Pylkkanen, who has presided over a great many high-end sales at Christie’s, including the 2017 sale of Leonardo da Vinci’s “Salvator Mundi” for $450 million, said that for the highest level sales, people liked to watch live online, but usually don’t bid. “Definitely for major evening sales the vast, vast majority are in the room” or on phones, he said. “And when you get into less-expensive sales the balance changes rapidly.”

Buying live online has certain advantages for collectors: They can make bids from anywhere in the world, in the comfort of their own homes and maintain their anonymity. But isn’t it more difficult for auctioneers to handle bids that come from faceless individuals logging in behind a computer screen?

Bruun Rasmussen responds to the plings, and Pylkkanan learns of a new online bid because the new price that has been bid appears on the sales screen and the screen itself changes color. Branczik sees new bids on a screen at Sotheby’s, but the screen’s color doesn’t change. Henry Highley, head of contemporary art evening sales at Phillips, said he recently started working with an iPad, on which he received the online bids.

Rasmussen, a grandson of the founder of the Bruun Rasmussen auction house, who has been auctioneering for decades, said that, for him, “conducting an auction is not as fun as it used to be,” because he is more often presiding over a nearly empty salesroom. And sales are far more unpredictable, he said, because bidders can pop up unexpectedly online.

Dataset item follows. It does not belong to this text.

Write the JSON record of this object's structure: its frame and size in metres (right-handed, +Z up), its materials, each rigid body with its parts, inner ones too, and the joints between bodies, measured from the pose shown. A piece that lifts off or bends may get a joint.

In the past, the auction house would usually have known which clients in a room were interested in certain items, and it would have a “ring list” of potential bidders who wanted to be called by the specialists on the phone banks for specific lots. All of that gave the auctioneer a sense of who would be bidding and about how much they were willing to spend.

“It’s more difficult for auction houses to know who is going to bid on what,” he said. “You have more butterflies in your stomach because you don’t know if it’s going to be a good sale or a bad sale.”

Pylkkanen said that sometimes, online bidders would notify him in advance. “Some are very open about that, because they want to make sure that I don’t miss their bids,” he said. “Or they might tell me some special circumstances that they have with the bidding.”

Live online bidders aren’t identified to the audience in the house, except sometimes by the city or country from which they’re bidding. When international online bids come in in Copenhagen, Rasmussen said, it can sometimes get exciting because, “Then you can say, ‘We have New York versus China, and then we have a new bidder coming from Paris.'” This can give bidders in the room the confidence that there is truly global interest, which can encourage others to bid, he said.

Christie’s and Phillips also identify online bidders by city or country, but Sotheby’s does not. “We don’t do that because it gives away quite a lot of information,” Branczik said. “One thing that is of paramount importance to us is preserving the client’s anonymity.”

Highley feels that live online bidding has “definitely augmented the salesroom experience” because it creates more dynamism as bids are coming from three different quarters, and he has been taught certain methods for addressing live bidders.

“There’s certainly something about having someone physically in the room, the eye contact you get, the interactions that you might have with someone in the room, that kind of rapport with someone who you know wants the object,” he said. “But there are new techniques for trying to engage people on the other side of the world.” When trying to pace bids in the room against bids online, he added later in an email, “the general principle is to allow for some lag time.”

“Without being face to face, the auctioneer should typically wait a bit before closing the lot,” he wrote. “These buyers can sometimes be making an important decision on the spot, and you want to be sure that they have a fair amount of time to do so.”

For Branczik, “Probably the hardest thing with an online bidder is that when someone in the room is finished, they will signal to you, they’ll shake their head or the specialists on the phone will let you know they’re done.

“But with an online bid, it’s hard to know when they are out. They don’t say, ‘I’m out.’ They may elect not to bid at all.” The auctioneer will just have to wait to find out.